Another thing? Westside hole spacing. If you’re a serious bencher, look for a rack that has 1-inch hole spacing through the bench zone. This allows you to set your J-cups and spotter arms at the perfect height. Some cheaper folding racks only have 2-inch spacing, which always seems to result in the bar being either a half-inch too high or too low. It’s a small detail that makes a massive difference in your training safety.
Real World Cost Breakdown
You’re going to spend more than you think. A decent folding rack is $400 to $700. A high-end folding bench is $300 to $500. Then you need a barbell ($200+), plates ($2 per pound is the "good" price these days), and flooring.
But compare that to a $50/month gym membership.
In two years, the home gym has paid for itself.
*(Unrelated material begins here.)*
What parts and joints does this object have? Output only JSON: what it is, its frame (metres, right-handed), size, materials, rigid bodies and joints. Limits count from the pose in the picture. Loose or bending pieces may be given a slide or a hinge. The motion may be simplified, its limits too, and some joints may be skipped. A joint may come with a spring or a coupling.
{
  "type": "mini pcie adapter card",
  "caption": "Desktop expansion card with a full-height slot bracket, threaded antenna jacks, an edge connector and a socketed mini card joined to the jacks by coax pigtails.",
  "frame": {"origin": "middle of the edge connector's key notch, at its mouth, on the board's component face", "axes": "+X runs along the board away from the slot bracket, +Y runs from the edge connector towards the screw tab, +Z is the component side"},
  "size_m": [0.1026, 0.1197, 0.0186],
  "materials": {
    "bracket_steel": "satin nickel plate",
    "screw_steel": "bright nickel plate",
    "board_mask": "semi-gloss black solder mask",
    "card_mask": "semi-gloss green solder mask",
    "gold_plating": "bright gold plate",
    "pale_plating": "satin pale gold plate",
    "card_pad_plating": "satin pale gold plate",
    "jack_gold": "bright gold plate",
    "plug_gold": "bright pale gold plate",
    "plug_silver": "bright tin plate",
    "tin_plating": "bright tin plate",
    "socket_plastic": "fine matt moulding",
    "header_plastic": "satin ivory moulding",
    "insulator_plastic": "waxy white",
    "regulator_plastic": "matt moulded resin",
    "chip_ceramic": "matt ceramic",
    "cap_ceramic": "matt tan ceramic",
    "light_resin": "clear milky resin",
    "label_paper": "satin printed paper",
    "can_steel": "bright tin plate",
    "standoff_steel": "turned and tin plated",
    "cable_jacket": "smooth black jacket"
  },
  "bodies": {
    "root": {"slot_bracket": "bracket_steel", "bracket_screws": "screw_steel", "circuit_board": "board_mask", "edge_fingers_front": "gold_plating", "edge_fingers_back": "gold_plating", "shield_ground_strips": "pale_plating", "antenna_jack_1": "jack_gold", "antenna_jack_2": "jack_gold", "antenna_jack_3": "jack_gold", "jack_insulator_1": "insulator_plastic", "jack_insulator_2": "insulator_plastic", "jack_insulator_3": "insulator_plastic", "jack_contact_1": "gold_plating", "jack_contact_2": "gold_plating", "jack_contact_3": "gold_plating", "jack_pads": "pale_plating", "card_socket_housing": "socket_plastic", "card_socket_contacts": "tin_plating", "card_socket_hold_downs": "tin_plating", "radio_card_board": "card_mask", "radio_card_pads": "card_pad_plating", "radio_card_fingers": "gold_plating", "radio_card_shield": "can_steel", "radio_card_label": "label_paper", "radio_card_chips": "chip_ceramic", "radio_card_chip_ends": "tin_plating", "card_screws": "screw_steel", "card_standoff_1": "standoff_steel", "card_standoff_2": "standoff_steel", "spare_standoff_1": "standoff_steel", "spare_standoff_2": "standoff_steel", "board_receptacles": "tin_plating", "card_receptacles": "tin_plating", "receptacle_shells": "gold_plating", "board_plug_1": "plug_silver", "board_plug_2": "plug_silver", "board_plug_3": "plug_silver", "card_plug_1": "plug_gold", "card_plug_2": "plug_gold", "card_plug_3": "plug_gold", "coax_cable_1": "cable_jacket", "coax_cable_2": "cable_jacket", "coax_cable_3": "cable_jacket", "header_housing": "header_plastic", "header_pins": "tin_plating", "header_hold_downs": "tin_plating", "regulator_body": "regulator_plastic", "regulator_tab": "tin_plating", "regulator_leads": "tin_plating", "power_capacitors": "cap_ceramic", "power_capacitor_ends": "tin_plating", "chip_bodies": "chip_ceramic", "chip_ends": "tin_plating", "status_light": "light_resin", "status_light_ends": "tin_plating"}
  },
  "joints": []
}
Plus, you never have to wait for the guy scrolling on his phone to finish his "sets" on the only squat rack in the building. That time savings is worth more than the gear itself.
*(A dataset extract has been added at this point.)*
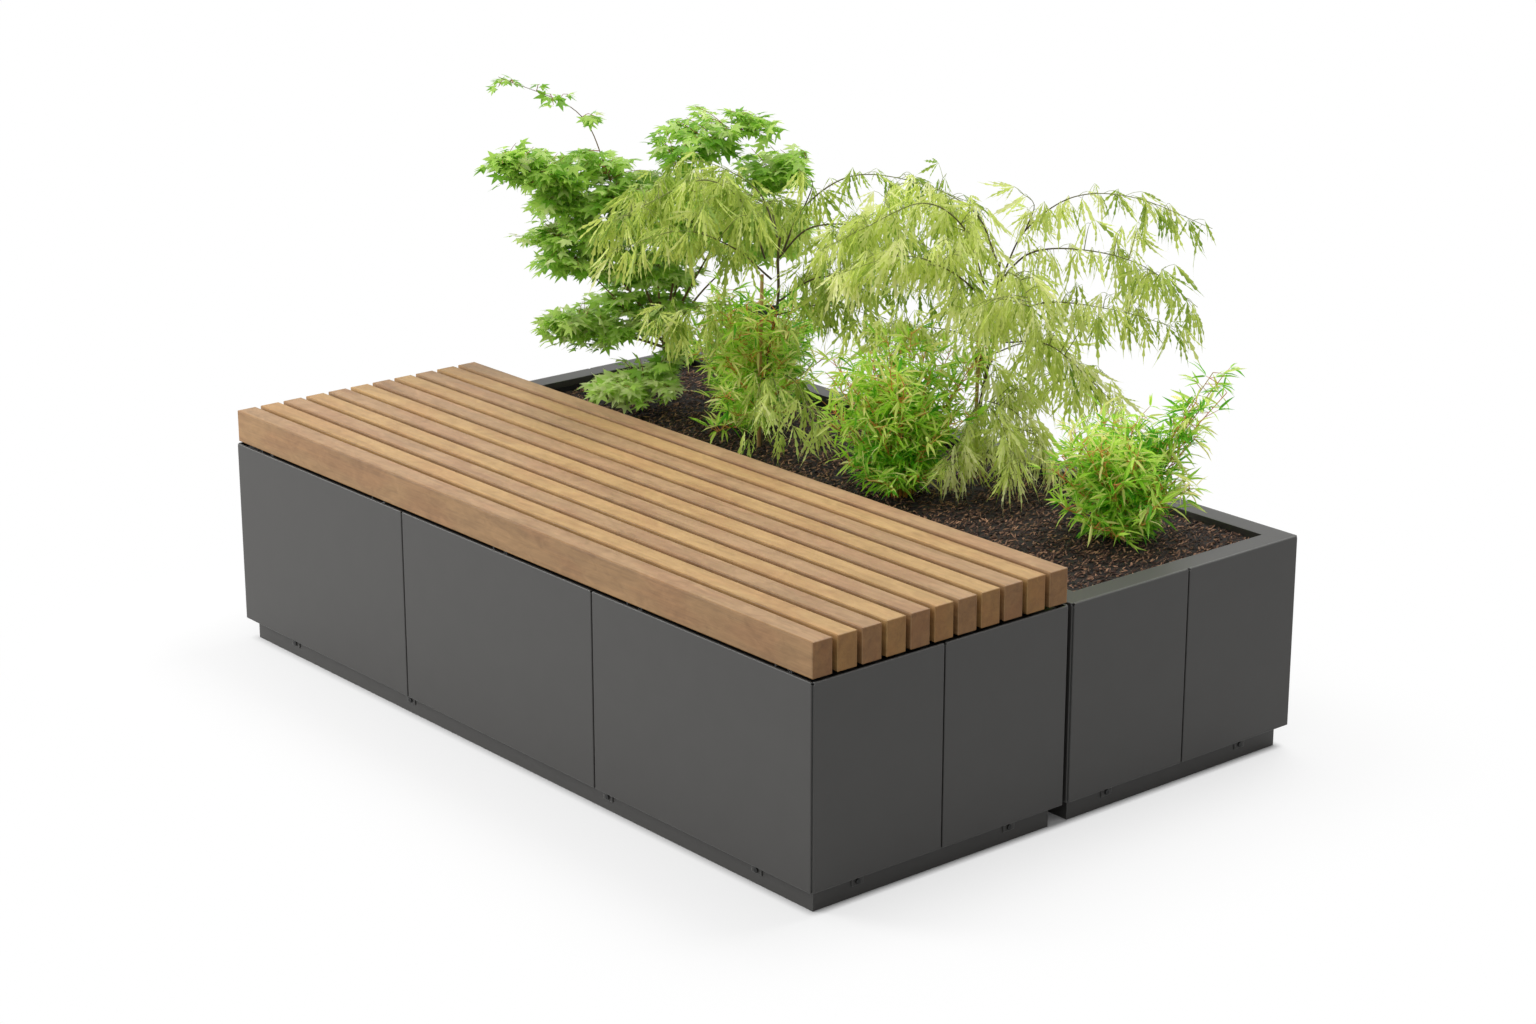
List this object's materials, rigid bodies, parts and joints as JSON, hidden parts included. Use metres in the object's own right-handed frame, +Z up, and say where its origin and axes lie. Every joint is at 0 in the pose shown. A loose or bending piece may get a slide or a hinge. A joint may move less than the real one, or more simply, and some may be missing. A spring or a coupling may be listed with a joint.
{
  "type": "bench with planter",
  "caption": "Slatted wooden bench on a panelled steel base, backed by a planter of the same size with bark mulch, small ornamental maples and dwarf bamboo.",
  "frame": {"origin": "on the ground, at the centre of the footprint of both modules, which is the centre of the anchor holes", "axes": "+X along the length, +Y from the bench to the planter, +Z up"},
  "size_m": [1.65, 1.2815, 1.0181],
  "materials": {
    "anthracite_coated_steel": "fine matt powder coat",
    "dark_coated_steel": "matt powder coat",
    "galvanised_steel": "hot dip galvanised",
    "zinc_plated_steel": "zinc plated",
    "golden_slat_wood": "oiled hardwood, golden tan",
    "pinkish_slat_wood": "oiled hardwood, pinkish tan",
    "black_plastic_liner": "moulded matt black",
    "growing_medium": "loose potting substrate",
    "bark": "chipped pine bark",
    "maple_foliage": "thin leaves",
    "weeping_maple_foliage": "thin cut leaves",
    "bamboo_foliage": "thin narrow leaves"
  },
  "bodies": {
    "bench_and_planter": {"bench_plinth": "dark_coated_steel", "bench_base_frame": "dark_coated_steel", "bench_top_frame": "dark_coated_steel", "bench_front_panel_left": "anthracite_coated_steel", "bench_front_panel_middle": "anthracite_coated_steel", "bench_front_panel_right": "anthracite_coated_steel", "bench_left_end_panel_front": "anthracite_coated_steel", "bench_left_end_panel_rear": "anthracite_coated_steel", "bench_right_end_panel_front": "anthracite_coated_steel", "bench_right_end_panel_rear": "anthracite_coated_steel", "seat_bearers": "galvanised_steel", "seat_slat_01": "pinkish_slat_wood", "seat_slat_02": "golden_slat_wood", "seat_slat_03": "pinkish_slat_wood", "seat_slat_04": "golden_slat_wood", "seat_slat_05": "pinkish_slat_wood", "seat_slat_06": "golden_slat_wood", "seat_slat_07": "pinkish_slat_wood", "seat_slat_08": "golden_slat_wood", "seat_slat_09": "pinkish_slat_wood", "seat_slat_10": "golden_slat_wood", "seat_slat_11": "pinkish_slat_wood", "slat_screws": "zinc_plated_steel", "bearer_bolts": "zinc_plated_steel", "planter_plinth": "dark_coated_steel", "planter_base_frame": "dark_coated_steel", "planter_top_frame": "dark_coated_steel", "planter_rear_panel_left": "anthracite_coated_steel", "planter_rear_panel_middle": "anthracite_coated_steel", "planter_rear_panel_right": "anthracite_coated_steel", "planter_left_end_panel_front": "anthracite_coated_steel", "planter_left_end_panel_rear": "anthracite_coated_steel", "planter_right_end_panel_front": "anthracite_coated_steel", "planter_right_end_panel_rear": "anthracite_coated_steel", "liner_supports": "galvanised_steel", "planter_liner": "black_plastic_liner", "planter_rim": "anthracite_coated_steel", "growing_medium": "growing_medium", "bark_mulch": "bark", "broadleaf_maple": "maple_foliage", "weeping_maple_left": "weeping_maple_foliage", "weeping_maple_right": "weeping_maple_foliage", "dwarf_bamboo_left": "bamboo_foliage", "dwarf_bamboo_middle": "bamboo_foliage", "dwarf_bamboo_right": "bamboo_foliage", "frame_posts": "dark_coated_steel", "inner_panels": "anthracite_coated_steel", "corner_profiles": "dark_coated_steel", "panel_clips": "dark_coated_steel", "clip_screws": "dark_coated_steel", "link_bolts": "zinc_plated_steel", "link_spacers": "galvanised_steel"},
    "bench_foot_front_left_body": {"bench_foot_front_left": "zinc_plated_steel"},
    "bench_foot_front_right_body": {"bench_foot_front_right": "zinc_plated_steel"},
    "bench_foot_rear_left_body": {"bench_foot_rear_left": "zinc_plated_steel"},
    "bench_foot_rear_right_body": {"bench_foot_rear_right": "zinc_plated_steel"},
    "planter_foot_front_left_body": {"planter_foot_front_left": "zinc_plated_steel"},
    "planter_foot_front_right_body": {"planter_foot_front_right": "zinc_plated_steel"},
    "planter_foot_rear_left_body": {"planter_foot_rear_left": "zinc_plated_steel"},
    "planter_foot_rear_right_body": {"planter_foot_rear_right": "zinc_plated_steel"}
  },
  "joints": [
    {"name": "bench_foot_front_left_screw_out", "type": "slide", "parent": "bench_and_planter", "child": "bench_foot_front_left_body", "axis": [0, 0, -1], "range_m": [0, 0.02]},
    {"name": "bench_foot_front_right_screw_out", "type": "slide", "parent": "bench_and_planter", "child": "bench_foot_front_right_body", "axis": [0, 0, -1], "range_m": [0, 0.02]},
    {"name": "bench_foot_rear_left_screw_out", "type": "slide", "parent": "bench_and_planter", "child": "bench_foot_rear_left_body", "axis": [0, 0, -1], "range_m": [0, 0.02]},
    {"name": "bench_foot_rear_right_screw_out", "type": "slide", "parent": "bench_and_planter", "child": "bench_foot_rear_right_body", "axis": [0, 0, -1], "range_m": [0, 0.02]},
    {"name": "planter_foot_front_left_screw_out", "type": "slide", "parent": "bench_and_planter", "child": "planter_foot_front_left_body", "axis": [0, 0, -1], "range_m": [0, 0.02]},
    {"name": "planter_foot_front_right_screw_out", "type": "slide", "parent": "bench_and_planter", "child": "planter_foot_front_right_body", "axis": [0, 0, -1], "range_m": [0, 0.02]},
    {"name": "planter_foot_rear_left_screw_out", "type": "slide", "parent": "bench_and_planter", "child": "planter_foot_rear_left_body", "axis": [0, 0, -1], "range_m": [0, 0.02]},
    {"name": "planter_foot_rear_right_screw_out", "type": "slide", "parent": "bench_and_planter", "child": "planter_foot_rear_right_body", "axis": [0, 0, -1], "range_m": [0, 0.02]}
  ]
}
Honestly, the folding squat rack and bench is the best investment for 90% of people. Unless you’re a competitive strongman or a powerlifter moving 800+ pounds, you don't need a four-post bolted-down tank. You need something that lets you get strong on Tuesday morning and park your car on Tuesday night.
Actionable Steps for Your Home Gym Build
If you’re ready to pull the trigger, don’t just buy the first thing you see on a Facebook ad. Follow this logic:
- Measure your ceiling height first. Many folding racks are 90 inches tall. If your garage ceiling is 88 inches because of a low-hanging garage door opener or a support beam, you’re going to have a very bad day. Measure twice.
- Locate your studs. Buy a real stud finder—not the $5 magnetic one. You need to know exactly where the centers of your studs are. If they aren't 16 inches on center, you need to plan for a custom wood stringer.
- Prioritize the bench. If you have to choose between a $600 rack and a $100 bench, or a $400 rack and a $300 bench, go with the latter. The bench is what you’ll feel every single rep. A sturdy, stable surface is the difference between a good chest day and a shoulder injury.
- Buy once, cry once. Get the 3x3 inch 11-gauge steel. It’s the industry standard for a reason. It fits the widest variety of attachments (J-cups, landmines, dip bars) from different brands. If you buy a weird 2x2 rack, you’ll be locked into that brand’s ecosystem forever.
- Check your floor slope. Use a long level. If the floor is uneven, look for racks with adjustable feet or be prepared to use "shims" (pieces of stall mat or plywood) to level the uprights when the rack is deployed.
Once you have the rack bolted in and the bench tucked in the corner, your only job is to actually use it. No more excuses about the commute or the crowd. Just move the car, swing out the arms, and get to work.